Export-Led Manufacturing as a Growth Driver
Domestic demand alone is often insufficient to sustain large-scale manufacturing expansion.
Export-oriented strategies allow countries to:
- Access larger demand bases
- Improve production efficiency
- Attract foreign direct investment
- Integrate into global value chains
However, successful export manufacturing requires consistent quality standards and competitive logistics systems.
Technology and Automation in Modern Manufacturing
Modern industrial growth is increasingly shaped by technology adoption.
Automation, digital manufacturing systems, and smart production technologies are reducing reliance on manual labour while increasing output efficiency.
For Africa, this presents both a challenge and an opportunity: leapfrogging traditional industrial stages through selective technology adoption.
Risks to Industrial Expansion
Despite clear potential, several risks continue to slow manufacturing growth:
Infrastructure deficits, particularly unreliable energy supply.
Macroeconomic volatility affecting input costs and exchange rates.
Limited access to industrial raw materials and intermediate goods.
Fragmented regional trade implementation.
These risks require coordinated policy and private sector alignment to overcome.
Conclusion: Manufacturing as a Structural Priority, Not a Sector
Reaching a manufacturing contribution of 10% of GDP is not simply an industrial target, it is a structural transformation objective.
It requires coordinated investment across infrastructure, finance, skills, policy, and regional integration.
Without this alignment, manufacturing will remain constrained.
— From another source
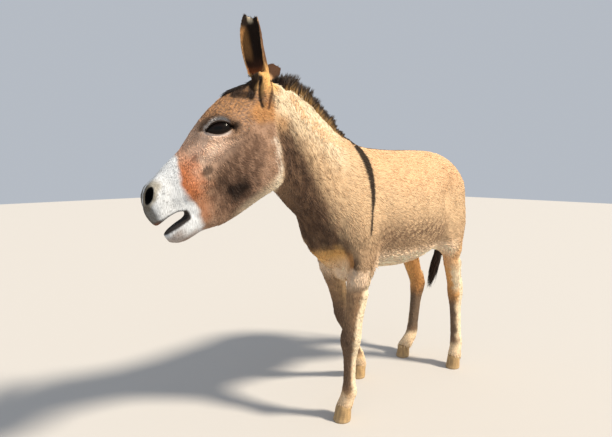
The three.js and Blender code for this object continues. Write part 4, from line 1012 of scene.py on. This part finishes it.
def finish(name, looks):  # reads the piece's own colours; bump and grain where asked
    material = bpy.data.materials.new(name)
    material.use_nodes = True
    tree = material.node_tree
    shader = tree.nodes["Principled BSDF"].inputs
    shader["Roughness"].default_value = looks["roughness"]
    shader["Specular IOR Level"].default_value = looks["specular"]
    shader["Coat Weight"].default_value = looks.get("gloss", 0.0)
    shader["Coat Roughness"].default_value = 0.03
    shader["Sheen Weight"].default_value = looks.get("sheen", 0.0)
    shader["Sheen Roughness"].default_value = 0.45
    colour = addNode(tree, "VertexColor", {}, layer_name="coatColor").outputs["Color"]
    if "grain" in looks:
        streaks = tree.nodes.new("ShaderNodeGroup")
        streaks.node_tree = grain
        streaks.inputs["Depth"].default_value = looks["grain"]
        tree.links.new(colour, streaks.inputs["Colour"])
        if looks.get("lie"):
            way = addNode(tree, "Attribute", {}, attribute_name="hairDown")
            tree.links.new(way.outputs["Fac"], streaks.inputs["Down"])
        colour = streaks.outputs["Colour"]
        sockets = {"Strength": looks["bump"], "Distance": 0.002, "Height": streaks.outputs["Height"]}
        tree.links.new(addNode(tree, "Bump", sockets).outputs["Normal"], shader["Normal"])
    tree.links.new(colour, shader["Base Color"])
    return material


finishLooks = {
    "skin": ("skinCoat", {"roughness": 0.85, "specular": 0.07, "grain": 0.35, "bump": 0.6, "lie": True}),
    "coat": ("coatHair", {"roughness": 0.72, "specular": 0.13, "sheen": 0.04}),
    "muzzle": ("muzzleHair", {"roughness": 0.7, "specular": 0.3}),
    "darkHair": ("darkHair", {"roughness": 0.6, "specular": 0.2}),
    "hoof": ("hoofHorn", {"roughness": 0.5, "specular": 0.4, "grain": 0.3, "bump": 0.5}),
    "eye": ("eyeGloss", {"roughness": 0.3, "specular": 0.04, "gloss": 0.22}),
}
finishes = {key: finish(*looks) for key, looks in finishLooks.items()}


def paint(piece, colours, material):
    attribute = piece.data.color_attributes.new("coatColor", "FLOAT_COLOR", "POINT")
    filled = np.column_stack([colours, np.ones(len(colours))]).astype(np.float32)
    attribute.data.foreach_set("color", filled.ravel())
    piece.data.materials.append(finishes[material])


# the lie of the coat
def lieOf(own, normals):
    x, _, z = own.T
    along, _, above = toHead(own).T
    nose, cheek, forehead = (
        headWay(way) for way in ((0.75, 0.0, -0.4), (-0.3, 0.0, -0.95), (-0.95, 0.0, 0.1))
    )
    way = over(
        tiled((1.0, 0.0, -0.35), len(own)),
        ((0.45, 0.0, -0.9), ramp(0.36, 0.48, x)),
        ((0.55, 0.0, -0.83), ramp(-0.36, -0.55, x)),
        ((0.25, 0.0, -1.0), ramp(0.9, 0.72, z) * ramp(-0.25, -0.4, x)),
        ((0.05, 0.0, -1.0), ramp(0.68, 0.56, z)),
        ((1.0, 0.0, 0.1), ramp(-0.5, -0.8, normals[:, 2]) * (z > 0.5) * (np.abs(x) < 0.4)),
    )
    onFace = over(
        tiled(cheek, len(own)),
        (nose, ramp(0.27, 0.4, along)),
        (forehead, ramp(0.24, 0.14, along) * ramp(-0.02, 0.04, above)),
        (nose, ramp(0.24, 0.32, along) * ramp(0.0, 0.05, above)),
    )
    onEars = ((ear["axis"], earShare(own, ear, 0.0, 0.12)) for ear in ears.values())
    way = over(way, (onFace, headMask(own)), *onEars)
    way = way + np.column_stack([speckle(own, 0.11, 30 + k) - 0.5 for k in range(3)]) * coat["bend"]
    return unit(way - normals * (way * normals).sum(1)[:, None])


coat = {
    # length and width of a tuft, and its cover: how many times over the tufts hide the skin
    "body": (0.019, 0.0034, 1.08),
    "leg": (0.015, 0.0034, 1.15),
    "shin": (0.012, 0.003, 1.15),
    "coronet": (0.022, 0.0042, 2.2),
    "head": (0.0125, 0.0026, 1.3),
    "snout": (0.0065, 0.0017, 0.8),
    "ear": (0.0085, 0.0019, 0.75),
    "sizeSpread": 0.2,
    "waySpread": 0.2,
    "lift": 0.19,
    "liftSpread": 0.07,
    "shaggyLift": 0.16,  # added along the belly
    "curl": 0.62,
    "flat": 0.45,
    "rootShade": 0.8,
    "tipShade": 1.18,
    "toneSpread": 0.14,
    "sunk": 0.0008,  # how deep a tuft stands in the skin
    "bend": 0.55,  # how far its way wanders over the body
    "darkHairs": (0.05, 0.3),  # share of the tufts on the muzzle, and their shade
    "patch": 0.0014,  # half-height of a tuft's place on the unwrap
}


def coatSize(own):  # length and width of a tuft, and how many of them lie on a square metre
    z = own[:, 2]
    onHead = headMask(own)
    size = over(
        tiled(coat["body"], len(own)),
        (coat["leg"], ramp(0.68, 0.5, z)),
        (coat["shin"], ramp(0.4, 0.3, z)),
        (coat["coronet"], ramp(0.088, 0.07, z)),
        (coat["head"], onHead),
        (coat["snout"], onHead * ramp(0.38, 0.46, toHead(own)[:, 0])),
        *((coat["ear"], earShare(own, ear, 0.0, 0.12)) for ear in ears.values()),
    )
    length, width, cover = size.T
    return length, width, cover / (0.5 * length * width)


def hairShare(own, normals):  # 0 where no hair grows: the eyes, nostrils and lips
    bare = np.zeros(len(own))
    for eye in eyes.values():
        local, inside, _ = lidCurves(eye, own)
        bare = np.maximum(bare, ramp(-0.009, -0.006, inside) * (np.linalg.norm(local, axis=1) < 0.09))
    for side in sides.values():
        reach, _, nearby = nostrilPlace(own, side)
        bare = np.maximum(bare, ramp(1.5, 1.25, reach) * (nearby > 0.3))
    along, _, above = toHead(own).T
    for line in mouth.values():
        near = awayFrom(np.column_stack([along, above, along * 0]), line)
        bare = np.maximum(bare, ramp(0.014, 0.009, near) * (along > 0.455))
    for ear in ears.values():
        t, radial, offset = earPlace(own, ear)
        cup = ramp(0.0, 0.4, -(normals * radial).sum(1))
        onEar = (t > 0.08) & (np.linalg.norm(offset, axis=1) < earSize["reach"])
        bare = np.maximum(bare, 0.75 * cup * onEar)
    return 1.0 - bare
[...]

With it, Africa can shift from commodity dependence to industrial competitiveness.
The question is no longer whether industrialisation is possible, but whether it is being structured effectively enough to scale.
Call to Action
For policymakers and private sector leaders, the focus must shift from isolated industrial projects to system-wide manufacturing ecosystems.
Those who invest early in industrial capacity, regional value chains, and production infrastructure will be best positioned to lead Africa’s next phase of economic transformation.